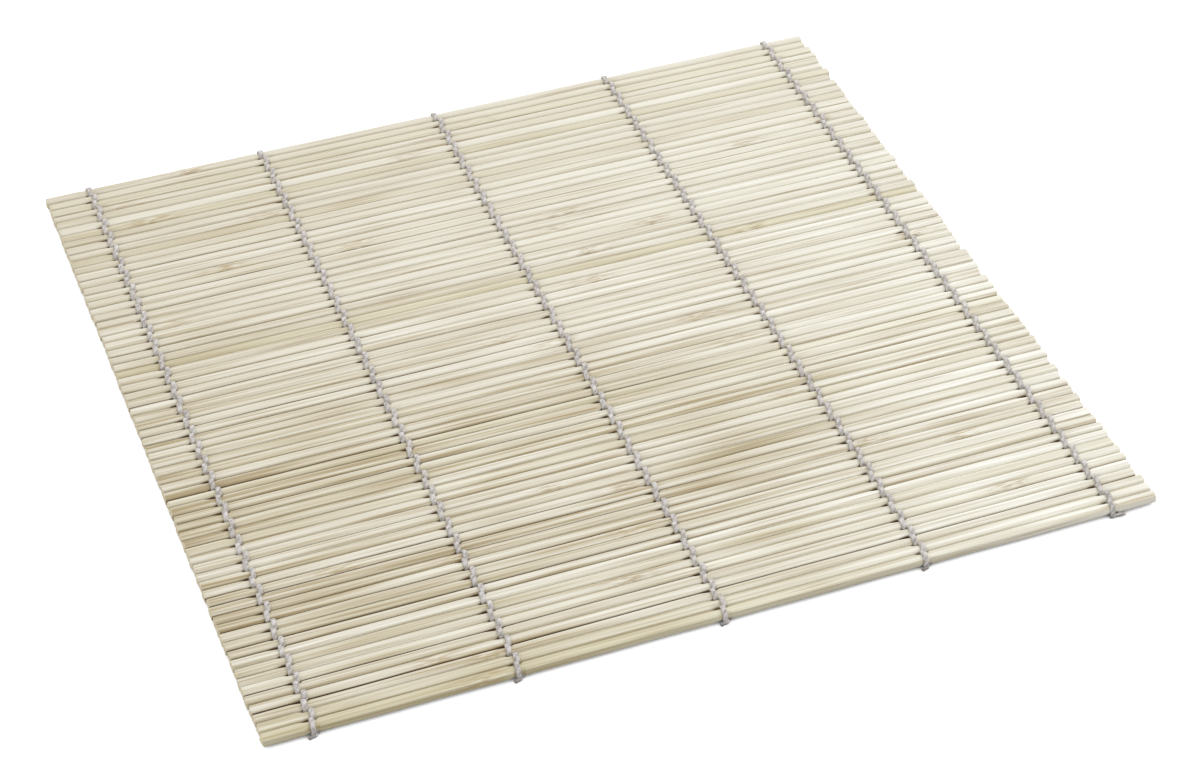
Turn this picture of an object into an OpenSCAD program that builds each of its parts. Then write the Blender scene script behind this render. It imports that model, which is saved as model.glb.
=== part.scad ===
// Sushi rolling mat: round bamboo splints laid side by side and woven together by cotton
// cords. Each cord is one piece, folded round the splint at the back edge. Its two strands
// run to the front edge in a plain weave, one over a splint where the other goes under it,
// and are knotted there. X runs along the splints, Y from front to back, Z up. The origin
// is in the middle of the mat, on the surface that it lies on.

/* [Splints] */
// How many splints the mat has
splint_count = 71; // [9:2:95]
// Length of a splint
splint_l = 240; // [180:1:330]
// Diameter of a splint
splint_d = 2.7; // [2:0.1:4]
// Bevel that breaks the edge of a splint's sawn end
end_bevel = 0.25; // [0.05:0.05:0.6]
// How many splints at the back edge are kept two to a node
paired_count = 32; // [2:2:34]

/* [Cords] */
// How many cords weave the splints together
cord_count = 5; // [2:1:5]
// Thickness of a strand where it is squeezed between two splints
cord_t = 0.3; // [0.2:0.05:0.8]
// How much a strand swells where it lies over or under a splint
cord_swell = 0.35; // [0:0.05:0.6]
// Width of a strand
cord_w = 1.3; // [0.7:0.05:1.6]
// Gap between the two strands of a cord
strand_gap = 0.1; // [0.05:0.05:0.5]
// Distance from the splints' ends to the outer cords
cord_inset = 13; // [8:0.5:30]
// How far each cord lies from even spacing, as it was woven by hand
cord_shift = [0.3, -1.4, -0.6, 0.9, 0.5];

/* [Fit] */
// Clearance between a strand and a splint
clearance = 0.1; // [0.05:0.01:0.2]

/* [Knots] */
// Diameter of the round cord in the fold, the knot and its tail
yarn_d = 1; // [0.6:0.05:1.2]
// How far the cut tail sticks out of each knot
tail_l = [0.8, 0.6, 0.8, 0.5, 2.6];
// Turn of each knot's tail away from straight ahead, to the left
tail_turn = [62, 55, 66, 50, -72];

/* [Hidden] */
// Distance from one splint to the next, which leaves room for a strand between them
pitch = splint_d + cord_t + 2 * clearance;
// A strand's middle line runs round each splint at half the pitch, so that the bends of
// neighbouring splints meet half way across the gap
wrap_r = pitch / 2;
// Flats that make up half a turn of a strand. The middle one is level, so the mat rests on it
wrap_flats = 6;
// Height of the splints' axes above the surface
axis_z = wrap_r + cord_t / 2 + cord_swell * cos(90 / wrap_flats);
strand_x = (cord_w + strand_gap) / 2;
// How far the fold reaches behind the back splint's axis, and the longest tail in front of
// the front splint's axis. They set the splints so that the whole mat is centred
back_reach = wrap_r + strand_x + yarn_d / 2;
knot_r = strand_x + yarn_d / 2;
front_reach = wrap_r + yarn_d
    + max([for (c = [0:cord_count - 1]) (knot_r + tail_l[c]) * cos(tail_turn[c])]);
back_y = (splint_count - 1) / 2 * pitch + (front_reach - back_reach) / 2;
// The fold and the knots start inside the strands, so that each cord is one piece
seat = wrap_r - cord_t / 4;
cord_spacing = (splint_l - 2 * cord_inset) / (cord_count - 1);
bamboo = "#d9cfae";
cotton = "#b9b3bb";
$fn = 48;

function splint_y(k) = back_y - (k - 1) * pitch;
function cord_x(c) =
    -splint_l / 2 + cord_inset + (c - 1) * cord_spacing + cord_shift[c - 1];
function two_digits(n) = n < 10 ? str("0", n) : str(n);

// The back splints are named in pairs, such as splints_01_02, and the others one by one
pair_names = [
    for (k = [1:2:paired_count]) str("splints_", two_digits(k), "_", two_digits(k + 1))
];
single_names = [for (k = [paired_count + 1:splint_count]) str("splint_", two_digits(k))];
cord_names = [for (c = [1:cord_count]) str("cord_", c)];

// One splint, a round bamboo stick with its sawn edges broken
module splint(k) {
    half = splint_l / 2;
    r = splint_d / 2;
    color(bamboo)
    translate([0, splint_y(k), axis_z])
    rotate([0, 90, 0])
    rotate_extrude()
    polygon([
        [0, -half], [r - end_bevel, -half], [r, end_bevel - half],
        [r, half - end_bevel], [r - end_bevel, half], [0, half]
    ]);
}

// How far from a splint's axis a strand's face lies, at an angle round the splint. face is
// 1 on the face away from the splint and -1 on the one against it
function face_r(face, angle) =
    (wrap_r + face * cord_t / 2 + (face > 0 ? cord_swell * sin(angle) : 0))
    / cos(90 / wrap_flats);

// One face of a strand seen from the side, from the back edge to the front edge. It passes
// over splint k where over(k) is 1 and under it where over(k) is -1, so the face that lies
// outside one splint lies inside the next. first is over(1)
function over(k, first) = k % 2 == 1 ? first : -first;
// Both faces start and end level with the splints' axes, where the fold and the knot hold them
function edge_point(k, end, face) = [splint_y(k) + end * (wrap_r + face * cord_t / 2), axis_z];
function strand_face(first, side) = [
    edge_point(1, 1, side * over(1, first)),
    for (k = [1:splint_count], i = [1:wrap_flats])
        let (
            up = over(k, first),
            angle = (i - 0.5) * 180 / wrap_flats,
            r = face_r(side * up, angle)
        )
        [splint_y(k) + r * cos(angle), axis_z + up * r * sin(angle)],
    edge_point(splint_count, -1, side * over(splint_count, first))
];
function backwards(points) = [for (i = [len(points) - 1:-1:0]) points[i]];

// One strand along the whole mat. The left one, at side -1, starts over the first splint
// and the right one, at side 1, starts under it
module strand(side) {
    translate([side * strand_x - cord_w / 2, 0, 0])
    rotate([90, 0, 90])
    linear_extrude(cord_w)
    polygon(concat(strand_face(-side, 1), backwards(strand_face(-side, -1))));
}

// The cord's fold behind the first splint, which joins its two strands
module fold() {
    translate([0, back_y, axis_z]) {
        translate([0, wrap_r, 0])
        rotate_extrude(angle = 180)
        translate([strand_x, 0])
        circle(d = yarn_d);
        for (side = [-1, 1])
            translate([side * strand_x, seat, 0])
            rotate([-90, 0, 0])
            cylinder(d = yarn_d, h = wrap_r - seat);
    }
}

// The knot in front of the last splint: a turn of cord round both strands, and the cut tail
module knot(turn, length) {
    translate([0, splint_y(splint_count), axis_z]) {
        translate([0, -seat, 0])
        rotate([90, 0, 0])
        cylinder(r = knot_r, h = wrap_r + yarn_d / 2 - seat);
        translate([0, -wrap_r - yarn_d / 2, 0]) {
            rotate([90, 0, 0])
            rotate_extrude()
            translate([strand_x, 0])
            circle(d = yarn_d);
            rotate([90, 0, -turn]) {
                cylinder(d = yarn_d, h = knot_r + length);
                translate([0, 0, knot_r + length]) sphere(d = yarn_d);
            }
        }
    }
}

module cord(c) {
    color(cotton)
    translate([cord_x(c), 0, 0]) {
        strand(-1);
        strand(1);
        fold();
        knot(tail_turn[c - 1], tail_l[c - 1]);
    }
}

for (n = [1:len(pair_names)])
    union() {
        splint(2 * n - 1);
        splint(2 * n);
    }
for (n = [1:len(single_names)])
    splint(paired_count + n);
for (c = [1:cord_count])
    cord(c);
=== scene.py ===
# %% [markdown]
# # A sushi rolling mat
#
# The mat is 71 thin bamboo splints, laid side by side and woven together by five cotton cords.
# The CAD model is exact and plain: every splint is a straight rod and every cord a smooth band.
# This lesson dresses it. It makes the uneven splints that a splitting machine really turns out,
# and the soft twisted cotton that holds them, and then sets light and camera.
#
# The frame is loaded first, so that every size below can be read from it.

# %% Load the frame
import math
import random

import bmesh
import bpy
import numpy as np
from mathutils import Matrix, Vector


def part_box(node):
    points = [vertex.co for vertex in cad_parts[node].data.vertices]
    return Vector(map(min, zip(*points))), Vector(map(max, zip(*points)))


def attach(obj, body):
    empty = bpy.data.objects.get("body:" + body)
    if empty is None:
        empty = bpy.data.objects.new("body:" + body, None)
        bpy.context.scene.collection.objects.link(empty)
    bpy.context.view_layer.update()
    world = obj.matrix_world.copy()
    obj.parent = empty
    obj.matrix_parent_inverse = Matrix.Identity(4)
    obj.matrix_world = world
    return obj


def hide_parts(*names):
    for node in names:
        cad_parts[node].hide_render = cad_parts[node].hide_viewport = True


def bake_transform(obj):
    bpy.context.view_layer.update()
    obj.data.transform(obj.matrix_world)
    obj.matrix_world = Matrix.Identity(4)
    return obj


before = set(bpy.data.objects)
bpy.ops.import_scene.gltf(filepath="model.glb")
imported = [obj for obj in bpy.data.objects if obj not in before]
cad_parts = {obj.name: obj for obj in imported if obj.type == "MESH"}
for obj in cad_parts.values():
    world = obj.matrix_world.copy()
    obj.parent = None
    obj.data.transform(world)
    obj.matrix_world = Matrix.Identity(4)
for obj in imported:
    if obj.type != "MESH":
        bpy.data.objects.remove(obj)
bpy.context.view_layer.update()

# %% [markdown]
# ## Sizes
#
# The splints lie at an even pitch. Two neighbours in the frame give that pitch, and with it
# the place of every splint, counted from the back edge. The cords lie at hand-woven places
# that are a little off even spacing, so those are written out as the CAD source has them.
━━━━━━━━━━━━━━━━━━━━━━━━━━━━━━
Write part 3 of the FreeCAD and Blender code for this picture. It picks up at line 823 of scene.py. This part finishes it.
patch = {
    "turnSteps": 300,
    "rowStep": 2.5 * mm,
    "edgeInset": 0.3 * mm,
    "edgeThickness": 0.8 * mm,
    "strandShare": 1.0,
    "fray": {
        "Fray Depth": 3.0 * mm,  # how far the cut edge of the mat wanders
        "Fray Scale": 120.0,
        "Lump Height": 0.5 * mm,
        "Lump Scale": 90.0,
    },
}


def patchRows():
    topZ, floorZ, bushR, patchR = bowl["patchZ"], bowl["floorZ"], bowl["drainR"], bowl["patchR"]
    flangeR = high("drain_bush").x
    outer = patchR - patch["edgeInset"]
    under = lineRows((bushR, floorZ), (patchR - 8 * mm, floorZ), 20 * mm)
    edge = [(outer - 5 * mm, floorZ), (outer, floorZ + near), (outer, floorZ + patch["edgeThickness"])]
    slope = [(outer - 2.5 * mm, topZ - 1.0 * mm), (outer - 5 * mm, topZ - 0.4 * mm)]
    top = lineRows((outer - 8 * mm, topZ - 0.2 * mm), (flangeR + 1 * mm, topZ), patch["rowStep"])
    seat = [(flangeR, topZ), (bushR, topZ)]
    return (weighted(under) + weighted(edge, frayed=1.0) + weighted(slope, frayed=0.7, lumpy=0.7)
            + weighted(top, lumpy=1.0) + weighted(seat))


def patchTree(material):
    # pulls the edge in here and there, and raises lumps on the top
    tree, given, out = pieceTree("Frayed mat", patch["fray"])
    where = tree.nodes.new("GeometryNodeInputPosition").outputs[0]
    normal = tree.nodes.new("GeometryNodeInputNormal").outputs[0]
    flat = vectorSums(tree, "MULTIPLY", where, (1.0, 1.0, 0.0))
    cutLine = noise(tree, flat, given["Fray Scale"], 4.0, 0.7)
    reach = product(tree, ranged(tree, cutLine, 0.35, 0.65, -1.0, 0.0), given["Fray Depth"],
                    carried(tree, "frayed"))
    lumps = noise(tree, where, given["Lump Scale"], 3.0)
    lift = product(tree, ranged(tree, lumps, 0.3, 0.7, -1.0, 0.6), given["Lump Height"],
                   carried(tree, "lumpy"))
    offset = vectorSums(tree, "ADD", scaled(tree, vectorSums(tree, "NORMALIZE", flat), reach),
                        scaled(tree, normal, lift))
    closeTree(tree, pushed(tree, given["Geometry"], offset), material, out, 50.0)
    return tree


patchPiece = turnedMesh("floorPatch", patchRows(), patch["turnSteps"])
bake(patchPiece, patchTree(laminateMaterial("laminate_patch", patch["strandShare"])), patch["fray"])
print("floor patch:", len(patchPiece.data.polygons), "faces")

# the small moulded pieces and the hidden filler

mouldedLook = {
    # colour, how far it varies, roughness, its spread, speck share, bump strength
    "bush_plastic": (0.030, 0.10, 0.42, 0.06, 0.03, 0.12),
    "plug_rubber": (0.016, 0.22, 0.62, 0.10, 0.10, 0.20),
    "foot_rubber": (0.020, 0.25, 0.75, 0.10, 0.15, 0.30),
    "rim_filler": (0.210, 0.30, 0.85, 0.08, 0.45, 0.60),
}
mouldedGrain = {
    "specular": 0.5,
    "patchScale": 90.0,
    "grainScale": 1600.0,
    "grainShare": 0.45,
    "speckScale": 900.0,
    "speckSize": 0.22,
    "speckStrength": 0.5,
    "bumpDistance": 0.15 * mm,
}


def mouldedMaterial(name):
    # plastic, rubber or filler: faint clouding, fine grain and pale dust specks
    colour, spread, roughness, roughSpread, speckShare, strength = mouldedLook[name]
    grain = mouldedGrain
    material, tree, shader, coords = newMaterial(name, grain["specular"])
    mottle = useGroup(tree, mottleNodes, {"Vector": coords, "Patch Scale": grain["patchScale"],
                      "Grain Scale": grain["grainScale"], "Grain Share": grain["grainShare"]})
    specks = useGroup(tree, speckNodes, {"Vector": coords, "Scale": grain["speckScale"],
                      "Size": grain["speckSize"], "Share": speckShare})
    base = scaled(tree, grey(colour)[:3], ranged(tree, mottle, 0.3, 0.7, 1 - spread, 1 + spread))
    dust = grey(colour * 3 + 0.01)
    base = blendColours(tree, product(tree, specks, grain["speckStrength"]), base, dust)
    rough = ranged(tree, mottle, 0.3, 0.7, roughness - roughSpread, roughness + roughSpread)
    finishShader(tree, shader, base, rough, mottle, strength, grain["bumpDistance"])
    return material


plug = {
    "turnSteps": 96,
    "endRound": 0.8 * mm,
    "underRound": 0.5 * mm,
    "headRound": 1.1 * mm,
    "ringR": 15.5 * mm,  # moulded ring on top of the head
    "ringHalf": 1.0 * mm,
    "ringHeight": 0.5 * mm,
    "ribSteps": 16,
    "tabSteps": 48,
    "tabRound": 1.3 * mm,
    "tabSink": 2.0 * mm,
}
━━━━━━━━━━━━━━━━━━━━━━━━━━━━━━
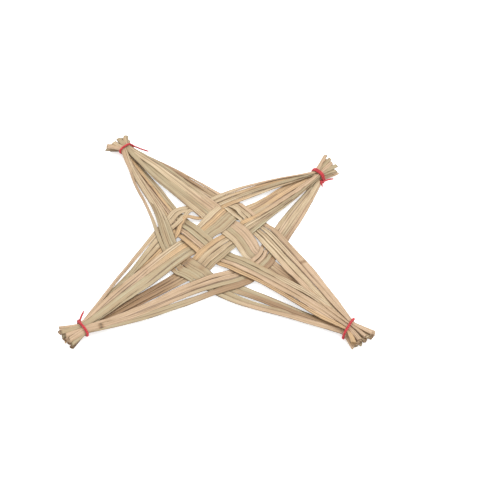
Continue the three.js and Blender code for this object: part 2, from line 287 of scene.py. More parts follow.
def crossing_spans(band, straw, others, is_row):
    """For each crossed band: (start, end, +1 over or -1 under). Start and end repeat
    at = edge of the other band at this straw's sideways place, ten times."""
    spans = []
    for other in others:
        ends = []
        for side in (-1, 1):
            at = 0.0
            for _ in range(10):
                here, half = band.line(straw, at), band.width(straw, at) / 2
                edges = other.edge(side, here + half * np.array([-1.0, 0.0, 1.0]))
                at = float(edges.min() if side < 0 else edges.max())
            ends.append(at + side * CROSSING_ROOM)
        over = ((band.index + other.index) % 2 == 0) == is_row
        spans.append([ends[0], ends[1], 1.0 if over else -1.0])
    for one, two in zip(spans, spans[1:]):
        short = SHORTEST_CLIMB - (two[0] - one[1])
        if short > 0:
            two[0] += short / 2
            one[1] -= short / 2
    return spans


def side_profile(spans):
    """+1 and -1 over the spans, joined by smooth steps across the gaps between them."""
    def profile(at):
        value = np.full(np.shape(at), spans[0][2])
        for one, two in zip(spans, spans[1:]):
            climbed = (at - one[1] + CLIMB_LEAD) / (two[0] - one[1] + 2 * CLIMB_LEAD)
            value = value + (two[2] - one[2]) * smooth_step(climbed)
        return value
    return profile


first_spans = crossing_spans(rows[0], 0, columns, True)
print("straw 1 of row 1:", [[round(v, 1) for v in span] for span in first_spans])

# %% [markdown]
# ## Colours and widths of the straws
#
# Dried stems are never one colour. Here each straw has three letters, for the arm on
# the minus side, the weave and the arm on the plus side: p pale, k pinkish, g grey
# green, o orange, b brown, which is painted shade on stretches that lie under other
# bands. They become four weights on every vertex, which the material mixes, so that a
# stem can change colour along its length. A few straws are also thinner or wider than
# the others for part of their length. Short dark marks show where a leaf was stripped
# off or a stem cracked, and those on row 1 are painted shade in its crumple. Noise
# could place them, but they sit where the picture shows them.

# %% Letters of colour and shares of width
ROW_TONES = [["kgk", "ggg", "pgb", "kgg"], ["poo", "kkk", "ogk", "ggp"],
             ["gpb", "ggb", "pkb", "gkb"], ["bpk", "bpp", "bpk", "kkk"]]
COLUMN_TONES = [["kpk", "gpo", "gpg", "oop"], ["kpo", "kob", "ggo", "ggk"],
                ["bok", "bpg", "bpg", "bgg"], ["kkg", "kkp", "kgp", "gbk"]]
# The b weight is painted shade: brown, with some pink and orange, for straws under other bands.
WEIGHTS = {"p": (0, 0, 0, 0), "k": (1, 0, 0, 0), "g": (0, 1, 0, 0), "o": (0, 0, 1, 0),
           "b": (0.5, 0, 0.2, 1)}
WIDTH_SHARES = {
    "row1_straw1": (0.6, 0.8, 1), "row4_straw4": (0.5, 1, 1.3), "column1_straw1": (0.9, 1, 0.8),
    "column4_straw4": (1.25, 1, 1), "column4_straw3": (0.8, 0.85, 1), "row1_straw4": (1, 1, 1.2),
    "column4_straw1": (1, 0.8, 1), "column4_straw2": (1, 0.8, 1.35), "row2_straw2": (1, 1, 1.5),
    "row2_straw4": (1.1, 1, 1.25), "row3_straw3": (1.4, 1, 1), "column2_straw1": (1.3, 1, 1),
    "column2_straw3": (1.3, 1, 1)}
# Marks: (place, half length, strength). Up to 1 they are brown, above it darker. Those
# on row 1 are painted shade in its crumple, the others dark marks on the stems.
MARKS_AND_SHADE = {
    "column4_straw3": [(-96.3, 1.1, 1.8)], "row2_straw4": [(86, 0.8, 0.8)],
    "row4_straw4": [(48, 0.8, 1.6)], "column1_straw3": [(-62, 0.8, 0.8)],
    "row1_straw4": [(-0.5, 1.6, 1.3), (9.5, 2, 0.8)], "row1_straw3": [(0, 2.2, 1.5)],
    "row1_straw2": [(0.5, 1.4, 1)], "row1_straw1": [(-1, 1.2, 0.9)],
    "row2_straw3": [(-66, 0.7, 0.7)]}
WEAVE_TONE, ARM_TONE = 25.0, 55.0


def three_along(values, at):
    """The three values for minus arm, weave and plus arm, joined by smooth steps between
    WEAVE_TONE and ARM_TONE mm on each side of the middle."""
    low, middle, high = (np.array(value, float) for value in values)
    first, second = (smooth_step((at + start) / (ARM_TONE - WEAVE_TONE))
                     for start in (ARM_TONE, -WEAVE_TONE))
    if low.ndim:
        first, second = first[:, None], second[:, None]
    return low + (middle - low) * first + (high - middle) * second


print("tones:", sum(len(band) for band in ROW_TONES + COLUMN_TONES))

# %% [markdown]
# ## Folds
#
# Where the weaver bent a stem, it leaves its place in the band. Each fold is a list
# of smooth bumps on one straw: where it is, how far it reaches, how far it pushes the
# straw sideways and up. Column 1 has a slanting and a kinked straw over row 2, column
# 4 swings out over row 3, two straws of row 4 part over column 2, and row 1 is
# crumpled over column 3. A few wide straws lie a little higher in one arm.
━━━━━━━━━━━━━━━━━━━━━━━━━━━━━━
__Short exercise__. This exercise asks for the lines from the line with "Turn this picture" to the line with "clearance = 0.1; // [0.05:0.01:0.2]", both lines included, set down exactly and with nothing else.

__Solution__.
Turn this picture of an object into an OpenSCAD program that builds each of its parts. Then write the Blender scene script behind this render. It imports that model, which is saved as model.glb.
=== part.scad ===
// Sushi rolling mat: round bamboo splints laid side by side and woven together by cotton
// cords. Each cord is one piece, folded round the splint at the back edge. Its two strands
// run to the front edge in a plain weave, one over a splint where the other goes under it,
// and are knotted there. X runs along the splints, Y from front to back, Z up. The origin
// is in the middle of the mat, on the surface that it lies on.

/* [Splints] */
// How many splints the mat has
splint_count = 71; // [9:2:95]
// Length of a splint
splint_l = 240; // [180:1:330]
// Diameter of a splint
splint_d = 2.7; // [2:0.1:4]
// Bevel that breaks the edge of a splint's sawn end
end_bevel = 0.25; // [0.05:0.05:0.6]
// How many splints at the back edge are kept two to a node
paired_count = 32; // [2:2:34]

/* [Cords] */
// How many cords weave the splints together
cord_count = 5; // [2:1:5]
// Thickness of a strand where it is squeezed between two splints
cord_t = 0.3; // [0.2:0.05:0.8]
// How much a strand swells where it lies over or under a splint
cord_swell = 0.35; // [0:0.05:0.6]
// Width of a strand
cord_w = 1.3; // [0.7:0.05:1.6]
// Gap between the two strands of a cord
strand_gap = 0.1; // [0.05:0.05:0.5]
// Distance from the splints' ends to the outer cords
cord_inset = 13; // [8:0.5:30]
// How far each cord lies from even spacing, as it was woven by hand
cord_shift = [0.3, -1.4, -0.6, 0.9, 0.5];

/* [Fit] */
// Clearance between a strand and a splint
clearance = 0.1; // [0.05:0.01:0.2]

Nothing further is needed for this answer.